New Orleans over Philly
San Francisco over Atlanta
Green Bay over New Orleans (but only if this game happens in Green Bay like I'm predicting)
San Francisco over Dallas (big upset, Dallas chokes away a chance to play a home superbowl, Wade Phillips is fired and possibly executed by Jerry Jones immediately following the game)
Green Bay over San Francisco

Random NFC Thoughts
If I owned a sports team, I'd immediately hire Mike Singletary to coach it. It wouldn't even have to be a football team.
It'll be a big day for Philly fans when Kolb takes them to the playoffs while McNabb watches from home. Unfortunately, Andy Reid will still throw the ball approximately 103% of the time and they'll lose eventually.
No playoffs for the Vikings. This Favre thing has to end sometime, and it'll only end when his team has a bad enough season that no one could possibly want him the next season. Fingers crossed for this year everyone.

AFC PLAYOFFS
1: Indianapolis (Boooooooooooo)
2: Baltimore
3: New England
4: Oakland (you heard me!)
5: New York
6: Houston

New England over Houston
New York over Oakland (blowout, total destruction)
New York over Indy (revenge!)
Baltimore over New England (not revenge!)
Baltimore over New York (The phrase Rex bowl or Ryan bowl will be used around 1 million times)

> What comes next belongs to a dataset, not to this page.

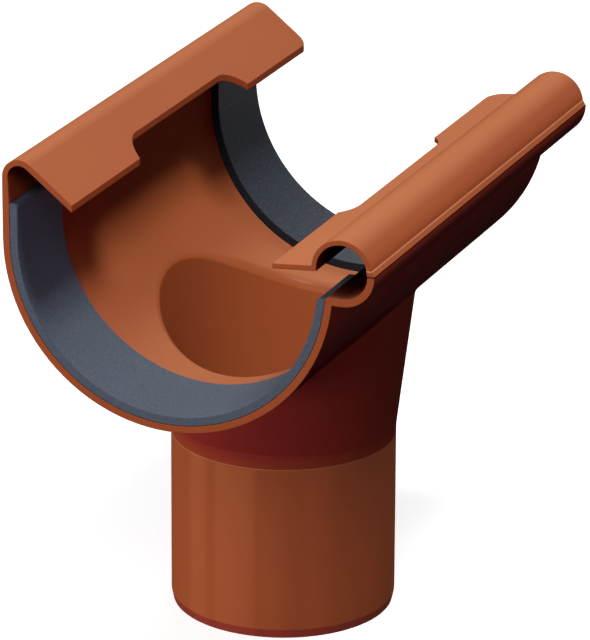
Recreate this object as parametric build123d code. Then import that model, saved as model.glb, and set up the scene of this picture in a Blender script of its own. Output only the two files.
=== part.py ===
from build123d import *
import math
import os

# A rainwater outlet for a half-round plastic gutter, in millimetres.
# X points from the wall side of the gutter to its front bead, Y runs along the gutter and Z is up.
# The origin is on the outlet's axis, in the plane of the spigot's lower end.

# What the outlet fits
gutter_diameter = 125.0     # outside of the half-round gutter that lies in it
downpipe_diameter = 90.0    # outside of the spigot, which goes into the downpipe's socket
seal_squeeze = 1.0          # how far the gutter presses into the seals

# Trough
length = 222.0              # from end to end along the gutter
wall = 2.8                  # trough, channel, funnel and spigot
axis_height = 179.0         # gutter's axis above the spigot's lower end

# Hook along the rear edge
hook_wall = 2.3             # rolled edge and flap
hook_roll_radius = 7.3      # outside of the rolled edge
hook_roll_rise = 24.5       # centre of the roll above the gutter's axis
hook_flap_slope = 37.5      # degrees that the flap falls towards the front
hook_flap_reach = 29.1      # flap's free edge in front of the trough's rear face
hook_notch_depth = 7.7      # notch in the middle of that edge
hook_notch_half = 38.5      # half the length of its straight root
hook_corner_radius = 4.0    # the flap's corner at the far end

# Bead along the front edge, a tube made of a lower channel and a thinner cover
bead_overhang = 3.4         # bead's axis in front of the trough's outer radius
bead_rise = 6.5             # channel's axis above the gutter's axis
channel_radius = 13.2       # outside of the channel
cover_lift = 0.7            # cover's axis above the channel's
cover_radius = 12.0         # outside of the cover
cover_wall = 1.9            # cover and its flap
shoulder_rise = 1.5         # top of the sloped shoulder above the cover's axis
ridge_radius = 1.0          # rounding where the trough's wall turns out into the channel
bead_flap_drop = 1.3        # underside of the flap below the cover's axis, inside the cover
bead_flap_slope = 5.0       # degrees that the flap falls towards the rear
bead_flap_reach = 27.7      # flap's free edge behind the bead's axis
bead_notch_depth = 4.8
bead_notch_half = 38.2
bead_corner_radius = 7.0    # the flap's corner at the far end
notch_radius = 14.0         # arcs at both ends of each notch

# Funnel and spigot
spigot_length = 75.0        # up to where the funnel starts
funnel_mouth_drop = 30.0    # below the gutter's axis, where the oval mouth is measured
funnel_side_inset = 15.2    # the oval's sides inside the trough's outer radius
funnel_half_length = 65.0   # half of the oval along the gutter
drain_lip_radius = 5.0      # rounded edge of the drain hole inside the trough
funnel_root_radius = 3.0    # outside, where the funnel leaves the trough
neck_radius = 28.0          # soft bend between funnel and spigot
chamfer_height = 3.7        # long chamfer round the spigot's lower end
chamfer_depth = 0.8

# Seals, one glued into each end of the trough
seal_thickness = 3.4
seal_width = 38.0
seal_rear_rise = 14.0       # rear end above the gutter's axis
seal_end_radius = 1.2       # rounding of both ends
seal_cut_width = 8.5        # corner cut off the front end, on the side away from the trough's end
seal_cut_height = 12.0      # along the seal, measured upright

# Worked out from the sizes above
seal_inner_radius = gutter_diameter / 2 - seal_squeeze
trough_inner_radius = seal_inner_radius + seal_thickness
trough_outer_radius = trough_inner_radius + wall
spigot_radius = downpipe_diameter / 2
hook_flap_edge = trough_outer_radius - hook_flap_reach
bead_offset = trough_outer_radius + bead_overhang
bead_flap_edge = bead_offset - bead_flap_reach
funnel_half_width = trough_outer_radius - funnel_side_inset
neck_height = spigot_length - axis_height
channel_floor = bead_rise - channel_radius + wall
seal_front = channel_floor - ridge_radius
cover_rise = bead_rise + cover_lift


def on_circle(radius, z):
    """Point at height z on the front half of a circle about the gutter's axis."""
    return (math.sqrt(radius**2 - z**2), z)


def arc_point(center, radius, degrees):
    """Point on a circle, with its angle counted up from the front."""
    angle = math.radians(degrees)
    return (center[0] + radius * math.cos(angle), center[1] + radius * math.sin(angle))


def down_slope(start, x, degrees):
    """Point at x on the line that falls from start towards the front."""
    return (x, start[1] - (x - start[0]) * math.tan(math.radians(degrees)))


def body_section():
    """Section of the trough with its rear hook and its front bead, as one bent wall."""
    roll = (hook_roll_radius - trough_outer_radius, hook_roll_rise)
    roll_inner_radius = hook_roll_radius - hook_wall
    flap_normal = 90 - hook_flap_slope
    flap_top_start = arc_point(roll, hook_roll_radius, flap_normal)
    flap_under_start = arc_point(roll, roll_inner_radius, flap_normal)
    flap_top_end = down_slope(flap_top_start, -hook_flap_edge, hook_flap_slope)
    flap_under_end = down_slope(flap_under_start, -hook_flap_edge, hook_flap_slope)
    roll_middle = 90 + flap_normal / 2

    channel = (bead_offset, bead_rise)
    cover = (bead_offset, cover_rise)
    cover_inner_radius = cover_radius - cover_wall
    channel_inner_radius = channel_radius - wall
    kink = on_circle(trough_outer_radius, bead_rise - channel_radius)
    ridge = on_circle(trough_inner_radius, channel_floor)
    cover_left = arc_point(cover, cover_inner_radius, 180)
    shoulder = arc_point(cover, cover_radius, math.degrees(math.asin(shoulder_rise / cover_radius)))
    bead_flap_root = (cover_left[0], cover_rise - bead_flap_drop)
    bead_flap_under_end = down_slope(bead_flap_root, bead_flap_edge, -bead_flap_slope)
    bead_flap_top_end = (bead_flap_edge, bead_flap_under_end[1] + cover_wall)
    cover_foot = (cover_left[0] - cover_wall, bead_flap_root[1] + cover_wall)

    with BuildSketch() as section:
        with BuildLine():
            # outside of the trough, from the kink in front to the rolled edge at the rear
            ThreePointArc(kink, (0, -trough_outer_radius), (-trough_outer_radius, 0))
            Line((-trough_outer_radius, 0), (-trough_outer_radius, hook_roll_rise))
            ThreePointArc((-trough_outer_radius, hook_roll_rise),
                          arc_point(roll, hook_roll_radius, roll_middle), flap_top_start)
            # the hook's flap, out along its top and back below
            Polyline(flap_top_start, flap_top_end, flap_under_end, flap_under_start)
            ThreePointArc(flap_under_start, arc_point(roll, roll_inner_radius, roll_middle),
                          (hook_wall - trough_outer_radius, hook_roll_rise))
            # inside of the trough, down and up again to the ridge in front
            Polyline((hook_wall - trough_outer_radius, hook_roll_rise), (-trough_inner_radius, seal_rear_rise),
                     (-trough_inner_radius, 0))
            ThreePointArc((-trough_inner_radius, 0), (0, -trough_inner_radius), ridge)
            # inside of the bead, round to its flap
            Line(ridge, (bead_offset, channel_floor))
            ThreePointArc((bead_offset, channel_floor), arc_point(channel, channel_inner_radius, -45),
                          arc_point(channel, channel_inner_radius, 0))
            Line(arc_point(channel, channel_inner_radius, 0), arc_point(cover, cover_inner_radius, 0))
            ThreePointArc(arc_point(cover, cover_inner_radius, 0), arc_point(cover, cover_inner_radius, 90),
                          cover_left)
            Polyline(cover_left, bead_flap_root, bead_flap_under_end, bead_flap_top_end, cover_foot)
            # outside of the bead, over the top, down the shoulder and back to the kink
            ThreePointArc(cover_foot, arc_point(cover, cover_radius, 90), shoulder)
            Line(shoulder, arc_point(channel, channel_radius, 0))
            ThreePointArc(arc_point(channel, channel_radius, 0), arc_point(channel, channel_radius, -45),
                          arc_point(channel, channel_radius, -90))
            Line(arc_point(channel, channel_radius, -90), kink)
        make_face()
        fillet(section.vertices().sort_by_distance(ridge)[0], ridge_radius)
    return Plane.XZ * section.sketch


def seal_section():
    """Section of a seal: a band on the trough's inner wall, from the ridge to the rear wall."""
    front_outer = on_circle(trough_inner_radius, seal_front)
    front_inner = on_circle(seal_inner_radius, seal_front)
    rear_inner = (-seal_inner_radius, seal_rear_rise)
    with BuildSketch() as section:
        with BuildLine():
            ThreePointArc(front_outer, (0, -trough_inner_radius), (-trough_inner_radius, 0))
            Polyline((-trough_inner_radius, 0), (-trough_inner_radius, seal_rear_rise), rear_inner,
                     (-seal_inner_radius, 0))
            ThreePointArc((-seal_inner_radius, 0), (0, -seal_inner_radius), front_inner)
            Line(front_inner, front_outer)
        make_face()
        for corner in (front_inner, rear_inner):
            fillet(section.vertices().sort_by_distance(corner)[0], seal_end_radius)
    return Plane.XZ * section.sketch


def notch(flap_edge, depth, straight_half, into_flap):
    """Cutter for the notch in a flap's free edge, with an arc at each end of its straight root."""
    root = flap_edge + into_flap * depth
    beyond = flap_edge - into_flap * depth
    turn = math.acos((notch_radius - depth) / notch_radius)
    arc_middle = (root - into_flap * notch_radius * (1 - math.cos(turn / 2)),
                  straight_half + notch_radius * math.sin(turn / 2))
    mouth = (flap_edge, straight_half + notch_radius * math.sin(turn))
    with BuildSketch() as plan:
        with BuildLine():
            Line((root, 0), (root, straight_half))
            ThreePointArc((root, straight_half), arc_middle, mouth)
            Polyline(mouth, (beyond, mouth[1]), (beyond, 0), (root, 0))
        make_face()
        mirror(about=Plane.XZ)
    return extrude(plan.sketch, hook_roll_rise + hook_roll_radius)


def far_corner(flap_edge, radius, into_flap):
    """Cutter that rounds a flap's corner at the far end."""
    blank = Pos(flap_edge + into_flap * radius / 2, (length - radius) / 2) * Rectangle(radius, radius)
    rounding = Pos(flap_edge + into_flap * radius, length / 2 - radius) * Circle(radius)
    return extrude(blank - rounding, hook_roll_rise + hook_roll_radius)


def funnel(inset):
    """Solid oval funnel that narrows to the round spigot, smaller by inset all round."""
    mouth = Pos(0, 0, -funnel_mouth_drop) * Ellipse(funnel_half_width - inset, funnel_half_length - inset)
    neck = Pos(0, 0, neck_height) * Circle(spigot_radius - inset)
    return loft([neck, mouth])


def spigot():
    """Solid round spigot with the chamfer at its lower end."""
    round_length = spigot_length - chamfer_height
    rod = Pos(0, 0, neck_height - round_length / 2) * Cylinder(spigot_radius, round_length)
    tip = Pos(0, 0, chamfer_height / 2 - axis_height) * Cone(spigot_radius - chamfer_depth, spigot_radius,
                                                             chamfer_height)
    return rod + tip


def outlet_body():
    """The moulding: trough, hook, bead, funnel and spigot in one piece."""
    trough = extrude(body_section(), length / 2, both=True)
    trough_space = Rot(90, 0, 0) * Cylinder(trough_inner_radius, length)
    bore = Pos(0, 0, neck_height - spigot_length / 2) * Cylinder(spigot_radius - wall, spigot_length)
    shell = trough + (funnel(0) - trough_space) + spigot()
    body = shell - funnel(wall) - bore

    neck = body.edges().filter_by_position(Axis.Z, neck_height, neck_height)
    body = fillet(neck, neck_radius)
    body = fillet(funnel_joint(body, trough_outer_radius), funnel_root_radius)
    body = fillet(funnel_joint(body, trough_inner_radius), drain_lip_radius)

    body -= far_corner(-hook_flap_edge, hook_corner_radius, -1)
    body -= far_corner(bead_flap_edge, bead_corner_radius, 1)
    body -= notch(-hook_flap_edge, hook_notch_depth, hook_notch_half, -1)
    body -= notch(bead_flap_edge, bead_notch_depth, bead_notch_half, 1)
    return body


def funnel_joint(body, trough_radius):
    """Edge where the funnel meets the trough's wall of this radius."""
    return [edge for edge in body.edges().filter_by(GeomType.BSPLINE)
            if math.isclose(edge.bounding_box().min.Z, -trough_radius, abs_tol=0.01)]


def end_seal(side):
    """Seal in one end of the trough, flush with the end. Side is -1 for the near end and 1 for the far."""
    band = extrude(seal_section(), seal_width / 2, both=True)
    inner_side = -side * seal_width / 2
    corner = Plane.YZ * Polygon((inner_side, seal_front), (inner_side + side * seal_cut_width, seal_front),
                                (inner_side, seal_front - seal_cut_height), align=None)
    band -= extrude(corner, trough_outer_radius, dir=(1, 0, 0))
    return Pos(0, side * (length - seal_width) / 2, 0) * band


nodes = {
    "outlet_body": outlet_body(),
    "near_seal": end_seal(-1),
    "far_seal": end_seal(1),
}

os.makedirs("parts", exist_ok=True)
for name, solid in nodes.items():
    export_step(Pos(0, 0, axis_height) * solid, f"parts/{name}.step")
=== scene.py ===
# %% [markdown]
# # A rainwater outlet for a half-round gutter
# The real part is one injection-moulded PVC piece with a strip of rubber glued into each end. Its
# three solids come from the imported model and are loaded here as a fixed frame. This script gives
# them the surfaces of the real part, and sets up the floor, the lights and the camera around them.

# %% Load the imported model
import math

import bpy
from mathutils import Matrix, Vector


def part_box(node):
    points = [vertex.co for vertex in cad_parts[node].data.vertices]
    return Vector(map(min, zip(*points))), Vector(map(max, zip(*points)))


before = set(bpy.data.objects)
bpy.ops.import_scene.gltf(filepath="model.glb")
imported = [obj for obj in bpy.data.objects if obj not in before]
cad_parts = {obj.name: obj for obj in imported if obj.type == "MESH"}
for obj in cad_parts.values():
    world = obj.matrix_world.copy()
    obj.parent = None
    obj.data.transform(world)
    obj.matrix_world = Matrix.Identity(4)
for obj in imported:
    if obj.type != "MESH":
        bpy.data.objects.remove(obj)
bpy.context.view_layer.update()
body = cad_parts["outlet_body"]
seals = [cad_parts[name] for name in ("near_seal", "far_seal")]
print("nodes:", sorted(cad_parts))

# %% [markdown]
# ## Sizes that the finishes depend on
# The spigot stands on the floor with its axis on the origin, and the gutter's axis runs along Y
# above it. The sizes could be typed in again, but a seal lies on the trough's inner wall, so the
# seal's own box gives the radius of that wall and the height of the gutter's axis. Reading them
# here keeps the patterns in place if the solids change.

# %% Read the sizes from the frame
MILLIMETRE = 0.001
seal_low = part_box("near_seal")[0]
trough_inner_radius = -seal_low.x
axis_height = seal_low.z + trough_inner_radius
body_low, body_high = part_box("outlet_body")
print(f"gutter's axis {axis_height:.4f} m above the floor")
print(f"trough's inner radius {trough_inner_radius:.4f} m")
print("moulding's size in metres:", [round(side, 4) for side in body_high - body_low])


# %% [markdown]
# ## Building materials from nodes
# A material is a small network. Designers write colours as sRGB hex, but light adds up in linear
# values, so one function converts them. Another adds a node, sets what it is given and links its
# inputs, so that each material below reads like a recipe. A noise texture repeats once per unit at
# scale 1, so the third turns a real size in millimetres into its scale.

# %% Helpers for materials
def linear(hex_colour):
    """sRGB hex to linear red, green, blue and alpha."""
    channels = [int(hex_colour[i:i + 2], 16) / 255 for i in (1, 3, 5)]
    return [c / 12.92 if c <= 0.04045 else ((c + 0.055) / 1.055) ** 2.4 for c in channels] + [1.0]


def add_node(tree, kind, settings=None, **inputs):
    """Adds a node. A value goes onto its socket, and another node's socket is linked to it."""
    node = tree.nodes.new(kind)
    for name, value in (settings or {}).items():
        setattr(node, name, value)
    for name, value in inputs.items():
        numbered = name[0] == "_" and name[1:].isdigit()
        socket = node.inputs[int(name[1:]) if numbered else name.replace("_", " ")]
        if isinstance(value, bpy.types.NodeSocket):
            tree.links.new(value, socket)
        else:
            socket.default_value = value
    return node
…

Superbowl: Green Bay over Baltimore

Random AFC Thoughts
I thought people were crazy picking Baltimore until I actually looked at the AFC. The Jets can't score, the Pats can't defend and the Colts always choke eventually unless Rex Grossman is involved.
Some people like the Bengals, and they could go 11-5. They could also go 5-8 and have the entire team spend the last three weeks of the season in prison. I'm staying away.
I think Chris Johnson has another 2000 yard season in him. Speaking of the Titans, I usually hate guys who get labeled as "guys who just win", but I'm kind of buying it with Vince Young. If one of my AFC picks misses, I think the Titans take their spot.
No Steelers. I won't pick the Roethlisbozo. I hope they go 0-16.